## The request
Give back exactly the lines running from the line that holds "Write part 2 of" through the line that holds "top: height at the centre.", ends included, and no other lines.

········

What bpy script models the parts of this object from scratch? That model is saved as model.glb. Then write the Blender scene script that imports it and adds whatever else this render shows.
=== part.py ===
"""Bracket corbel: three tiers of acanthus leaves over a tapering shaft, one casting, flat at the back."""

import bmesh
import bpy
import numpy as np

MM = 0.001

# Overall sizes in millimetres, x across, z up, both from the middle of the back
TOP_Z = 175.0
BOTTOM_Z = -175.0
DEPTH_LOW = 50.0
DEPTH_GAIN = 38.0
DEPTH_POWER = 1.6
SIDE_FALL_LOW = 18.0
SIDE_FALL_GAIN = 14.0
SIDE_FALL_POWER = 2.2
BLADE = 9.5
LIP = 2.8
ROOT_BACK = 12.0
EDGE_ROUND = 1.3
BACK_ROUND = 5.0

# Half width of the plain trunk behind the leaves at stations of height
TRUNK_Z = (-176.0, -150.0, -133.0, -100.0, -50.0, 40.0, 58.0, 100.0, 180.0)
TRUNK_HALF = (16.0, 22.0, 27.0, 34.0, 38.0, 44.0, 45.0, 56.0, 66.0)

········

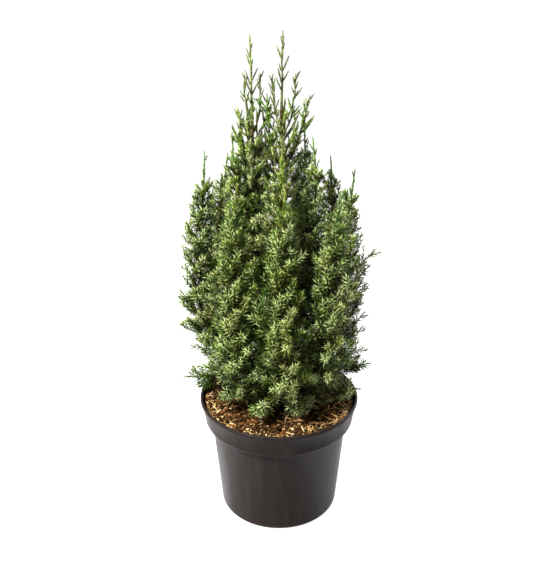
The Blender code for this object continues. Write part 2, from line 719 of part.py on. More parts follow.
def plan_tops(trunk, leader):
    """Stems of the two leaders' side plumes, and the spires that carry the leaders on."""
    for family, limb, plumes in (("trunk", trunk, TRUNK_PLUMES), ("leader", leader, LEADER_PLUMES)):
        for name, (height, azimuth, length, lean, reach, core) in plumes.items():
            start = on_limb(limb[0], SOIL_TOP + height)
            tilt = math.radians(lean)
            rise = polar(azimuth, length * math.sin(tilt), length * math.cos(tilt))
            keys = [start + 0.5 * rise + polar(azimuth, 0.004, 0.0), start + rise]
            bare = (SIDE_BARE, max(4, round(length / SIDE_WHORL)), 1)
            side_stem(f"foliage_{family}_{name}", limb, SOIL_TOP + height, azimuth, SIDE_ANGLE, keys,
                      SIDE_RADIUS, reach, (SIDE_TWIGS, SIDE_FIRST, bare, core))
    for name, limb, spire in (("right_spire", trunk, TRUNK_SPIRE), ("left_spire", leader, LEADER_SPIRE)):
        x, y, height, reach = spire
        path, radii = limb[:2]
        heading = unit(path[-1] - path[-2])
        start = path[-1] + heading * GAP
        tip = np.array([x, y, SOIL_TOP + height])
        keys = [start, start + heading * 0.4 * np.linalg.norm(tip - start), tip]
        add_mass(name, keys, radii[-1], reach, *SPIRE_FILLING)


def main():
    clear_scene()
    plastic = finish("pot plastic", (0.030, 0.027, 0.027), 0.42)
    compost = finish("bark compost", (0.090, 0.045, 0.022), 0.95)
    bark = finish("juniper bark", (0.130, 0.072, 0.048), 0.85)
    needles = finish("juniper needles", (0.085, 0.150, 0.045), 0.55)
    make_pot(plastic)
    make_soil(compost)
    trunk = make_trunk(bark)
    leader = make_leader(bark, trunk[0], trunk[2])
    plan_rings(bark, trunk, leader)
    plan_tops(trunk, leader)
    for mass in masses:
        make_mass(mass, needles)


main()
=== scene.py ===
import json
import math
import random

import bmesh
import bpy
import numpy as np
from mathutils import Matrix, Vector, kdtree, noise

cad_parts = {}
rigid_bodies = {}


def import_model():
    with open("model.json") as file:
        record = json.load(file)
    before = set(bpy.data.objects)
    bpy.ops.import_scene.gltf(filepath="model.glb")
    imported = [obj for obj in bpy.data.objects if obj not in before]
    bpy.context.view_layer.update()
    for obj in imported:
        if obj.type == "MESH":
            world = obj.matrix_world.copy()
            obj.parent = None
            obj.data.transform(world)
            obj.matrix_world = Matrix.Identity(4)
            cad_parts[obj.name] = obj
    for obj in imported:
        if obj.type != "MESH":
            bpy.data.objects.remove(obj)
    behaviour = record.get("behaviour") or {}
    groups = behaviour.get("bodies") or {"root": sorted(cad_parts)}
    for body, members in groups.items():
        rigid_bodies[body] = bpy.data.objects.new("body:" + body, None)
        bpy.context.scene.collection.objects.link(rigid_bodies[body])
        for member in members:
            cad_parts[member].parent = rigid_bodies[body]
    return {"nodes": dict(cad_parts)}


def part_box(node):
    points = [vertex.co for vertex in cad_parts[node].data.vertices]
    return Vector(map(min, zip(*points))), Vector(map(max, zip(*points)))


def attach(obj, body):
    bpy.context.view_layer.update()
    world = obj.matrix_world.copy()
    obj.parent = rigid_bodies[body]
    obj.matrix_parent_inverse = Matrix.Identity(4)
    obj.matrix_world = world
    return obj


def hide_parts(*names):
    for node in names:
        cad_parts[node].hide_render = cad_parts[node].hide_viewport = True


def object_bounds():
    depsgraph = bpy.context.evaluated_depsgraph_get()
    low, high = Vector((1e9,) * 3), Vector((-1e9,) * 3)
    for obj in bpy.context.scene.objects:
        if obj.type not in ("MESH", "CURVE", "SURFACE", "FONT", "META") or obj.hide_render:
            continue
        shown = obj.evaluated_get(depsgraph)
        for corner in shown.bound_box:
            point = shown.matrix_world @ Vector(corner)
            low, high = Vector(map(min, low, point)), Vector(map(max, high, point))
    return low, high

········

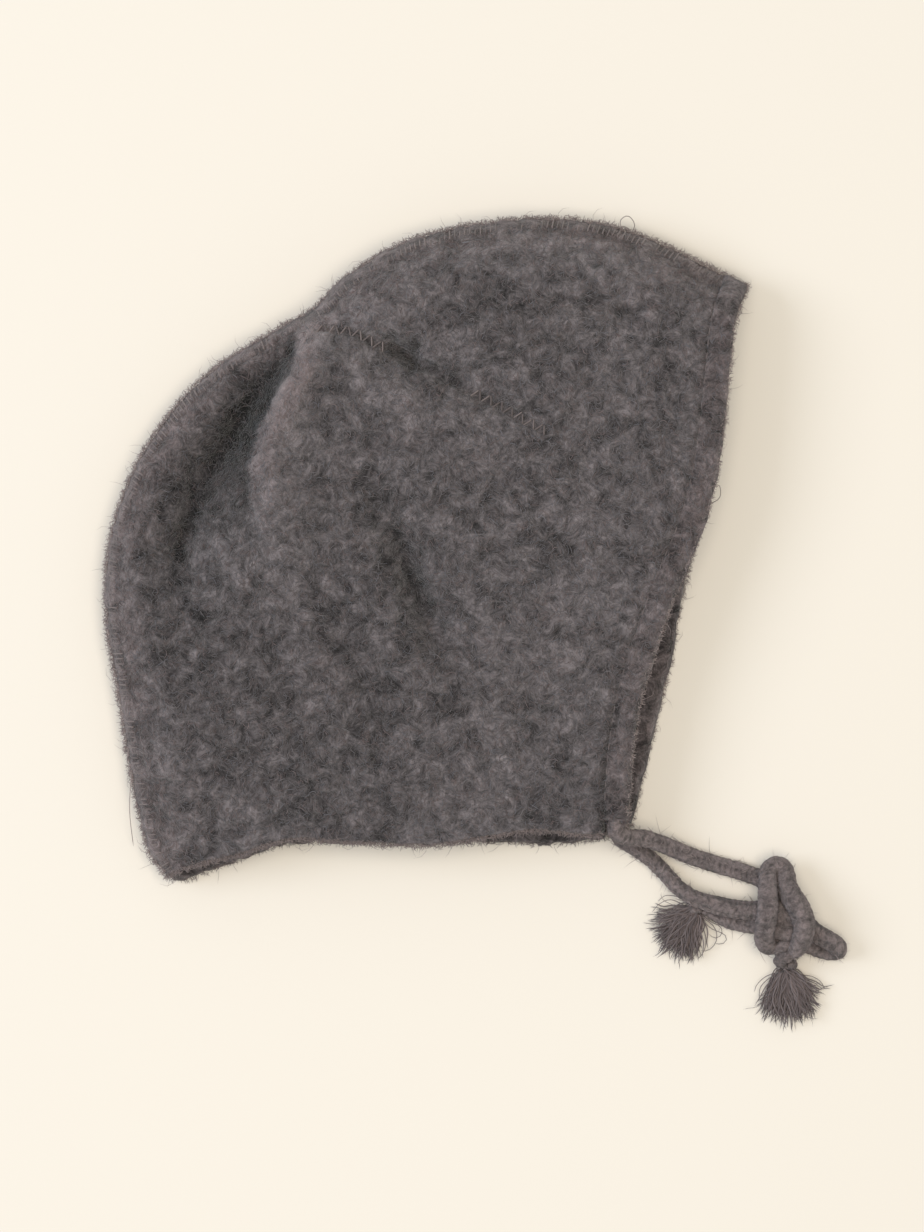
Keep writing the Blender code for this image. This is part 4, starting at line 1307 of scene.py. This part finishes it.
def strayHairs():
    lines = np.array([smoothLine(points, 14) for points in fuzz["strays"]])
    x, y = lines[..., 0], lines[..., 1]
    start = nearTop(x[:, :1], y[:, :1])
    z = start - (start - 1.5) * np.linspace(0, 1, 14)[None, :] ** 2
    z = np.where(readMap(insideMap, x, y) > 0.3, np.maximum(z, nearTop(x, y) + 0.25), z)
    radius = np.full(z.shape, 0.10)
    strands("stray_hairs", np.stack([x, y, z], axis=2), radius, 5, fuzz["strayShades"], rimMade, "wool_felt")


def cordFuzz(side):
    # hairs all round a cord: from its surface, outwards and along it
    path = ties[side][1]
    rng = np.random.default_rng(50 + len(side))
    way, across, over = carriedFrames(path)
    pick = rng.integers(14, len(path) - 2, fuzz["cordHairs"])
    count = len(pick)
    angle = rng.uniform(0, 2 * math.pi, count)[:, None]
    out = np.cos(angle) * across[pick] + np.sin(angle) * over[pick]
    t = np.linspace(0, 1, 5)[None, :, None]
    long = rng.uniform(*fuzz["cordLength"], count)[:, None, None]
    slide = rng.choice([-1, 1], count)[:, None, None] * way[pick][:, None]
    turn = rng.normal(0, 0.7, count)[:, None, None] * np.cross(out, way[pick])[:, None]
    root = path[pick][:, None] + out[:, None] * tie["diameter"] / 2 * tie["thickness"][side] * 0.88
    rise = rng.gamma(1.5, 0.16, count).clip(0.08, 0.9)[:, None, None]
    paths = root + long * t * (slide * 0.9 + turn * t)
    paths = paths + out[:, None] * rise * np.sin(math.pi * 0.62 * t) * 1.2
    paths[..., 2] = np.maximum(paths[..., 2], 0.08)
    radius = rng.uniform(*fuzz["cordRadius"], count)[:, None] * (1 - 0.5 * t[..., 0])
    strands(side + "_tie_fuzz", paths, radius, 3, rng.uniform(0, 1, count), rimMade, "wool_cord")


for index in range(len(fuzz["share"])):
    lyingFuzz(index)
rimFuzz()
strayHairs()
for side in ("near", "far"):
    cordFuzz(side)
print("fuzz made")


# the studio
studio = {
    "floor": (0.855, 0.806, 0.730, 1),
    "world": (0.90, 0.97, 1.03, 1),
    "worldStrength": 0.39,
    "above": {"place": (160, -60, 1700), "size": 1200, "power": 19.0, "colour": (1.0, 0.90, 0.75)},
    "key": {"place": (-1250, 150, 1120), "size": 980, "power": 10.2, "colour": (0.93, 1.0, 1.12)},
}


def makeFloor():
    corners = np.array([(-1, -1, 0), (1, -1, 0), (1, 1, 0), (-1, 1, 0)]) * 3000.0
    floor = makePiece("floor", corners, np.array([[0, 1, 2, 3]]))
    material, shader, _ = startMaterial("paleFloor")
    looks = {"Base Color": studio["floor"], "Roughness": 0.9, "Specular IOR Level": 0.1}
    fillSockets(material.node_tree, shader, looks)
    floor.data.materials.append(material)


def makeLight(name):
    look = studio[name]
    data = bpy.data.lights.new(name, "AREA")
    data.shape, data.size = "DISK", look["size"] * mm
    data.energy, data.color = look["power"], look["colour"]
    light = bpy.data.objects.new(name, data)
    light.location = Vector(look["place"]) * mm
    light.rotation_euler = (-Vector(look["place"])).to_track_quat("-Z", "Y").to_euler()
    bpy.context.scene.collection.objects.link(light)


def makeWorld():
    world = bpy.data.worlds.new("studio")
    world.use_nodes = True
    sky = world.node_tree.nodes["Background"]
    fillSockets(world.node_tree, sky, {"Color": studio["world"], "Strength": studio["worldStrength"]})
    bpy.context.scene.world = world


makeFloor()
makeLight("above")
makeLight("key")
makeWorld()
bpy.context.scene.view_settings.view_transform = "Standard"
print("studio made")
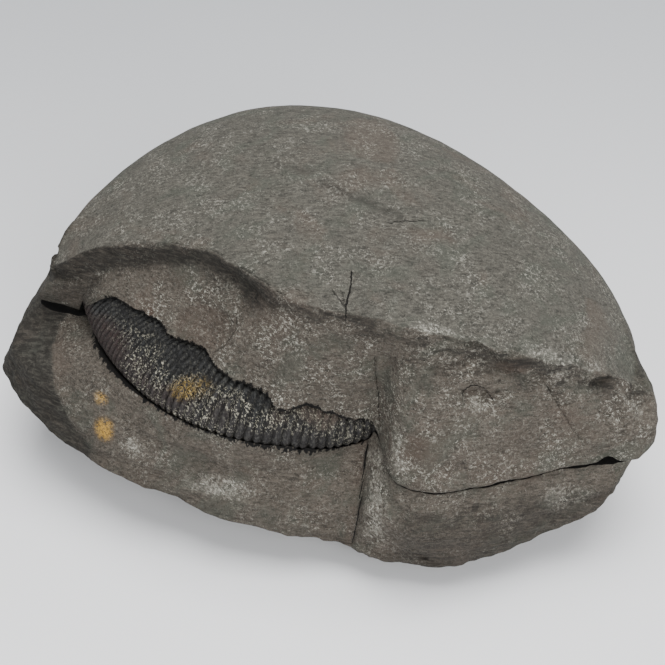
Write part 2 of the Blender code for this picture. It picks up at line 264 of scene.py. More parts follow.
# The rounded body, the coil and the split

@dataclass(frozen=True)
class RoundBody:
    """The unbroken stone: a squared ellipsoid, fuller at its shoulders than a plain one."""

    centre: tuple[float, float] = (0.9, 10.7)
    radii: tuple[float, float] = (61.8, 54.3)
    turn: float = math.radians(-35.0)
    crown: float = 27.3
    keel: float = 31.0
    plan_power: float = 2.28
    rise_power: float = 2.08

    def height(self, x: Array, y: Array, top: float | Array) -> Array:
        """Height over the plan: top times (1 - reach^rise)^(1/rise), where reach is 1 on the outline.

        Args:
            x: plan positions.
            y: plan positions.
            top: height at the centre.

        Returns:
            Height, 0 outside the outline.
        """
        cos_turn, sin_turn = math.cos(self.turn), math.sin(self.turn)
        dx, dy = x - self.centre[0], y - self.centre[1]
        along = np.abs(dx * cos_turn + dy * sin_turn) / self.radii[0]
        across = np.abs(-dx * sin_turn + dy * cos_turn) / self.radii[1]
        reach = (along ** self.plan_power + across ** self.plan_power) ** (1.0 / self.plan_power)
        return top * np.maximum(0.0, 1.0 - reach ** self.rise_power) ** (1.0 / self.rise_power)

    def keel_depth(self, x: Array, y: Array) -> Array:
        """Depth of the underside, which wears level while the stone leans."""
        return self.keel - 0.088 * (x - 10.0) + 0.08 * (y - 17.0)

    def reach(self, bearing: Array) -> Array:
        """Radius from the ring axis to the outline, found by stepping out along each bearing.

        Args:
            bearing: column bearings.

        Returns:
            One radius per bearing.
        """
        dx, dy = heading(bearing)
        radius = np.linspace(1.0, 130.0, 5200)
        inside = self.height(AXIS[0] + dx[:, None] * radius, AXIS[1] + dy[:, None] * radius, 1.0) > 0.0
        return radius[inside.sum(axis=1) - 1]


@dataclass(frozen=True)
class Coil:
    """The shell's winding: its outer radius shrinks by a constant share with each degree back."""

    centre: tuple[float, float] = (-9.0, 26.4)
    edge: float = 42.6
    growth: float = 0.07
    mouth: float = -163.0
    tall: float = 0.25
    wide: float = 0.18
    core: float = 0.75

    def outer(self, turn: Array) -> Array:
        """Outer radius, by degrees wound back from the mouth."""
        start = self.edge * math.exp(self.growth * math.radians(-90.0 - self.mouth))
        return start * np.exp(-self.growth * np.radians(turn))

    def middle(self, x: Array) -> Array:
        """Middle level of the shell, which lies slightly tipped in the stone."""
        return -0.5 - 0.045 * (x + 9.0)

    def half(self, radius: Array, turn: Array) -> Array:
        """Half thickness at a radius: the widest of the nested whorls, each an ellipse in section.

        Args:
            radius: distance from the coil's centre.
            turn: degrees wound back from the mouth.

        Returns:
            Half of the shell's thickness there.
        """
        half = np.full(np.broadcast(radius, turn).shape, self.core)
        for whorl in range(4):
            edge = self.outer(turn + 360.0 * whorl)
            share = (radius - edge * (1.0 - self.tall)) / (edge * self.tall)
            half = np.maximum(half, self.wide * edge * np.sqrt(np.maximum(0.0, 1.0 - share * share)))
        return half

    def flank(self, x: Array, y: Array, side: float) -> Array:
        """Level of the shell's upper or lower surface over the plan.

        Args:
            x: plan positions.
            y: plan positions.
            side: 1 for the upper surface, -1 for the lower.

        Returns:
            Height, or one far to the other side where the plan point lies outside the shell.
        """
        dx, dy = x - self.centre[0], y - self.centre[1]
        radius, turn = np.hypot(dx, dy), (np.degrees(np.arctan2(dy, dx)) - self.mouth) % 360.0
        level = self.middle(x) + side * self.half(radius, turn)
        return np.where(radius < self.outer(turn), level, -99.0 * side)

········

## Output for this exercise
Write part 2 of the Blender code for this picture. It picks up at line 264 of scene.py. More parts follow.
# The rounded body, the coil and the split

@dataclass(frozen=True)
class RoundBody:
    """The unbroken stone: a squared ellipsoid, fuller at its shoulders than a plain one."""

    centre: tuple[float, float] = (0.9, 10.7)
    radii: tuple[float, float] = (61.8, 54.3)
    turn: float = math.radians(-35.0)
    crown: float = 27.3
    keel: float = 31.0
    plan_power: float = 2.28
    rise_power: float = 2.08

    def height(self, x: Array, y: Array, top: float | Array) -> Array:
        """Height over the plan: top times (1 - reach^rise)^(1/rise), where reach is 1 on the outline.

        Args:
            x: plan positions.
            y: plan positions.
            top: height at the centre.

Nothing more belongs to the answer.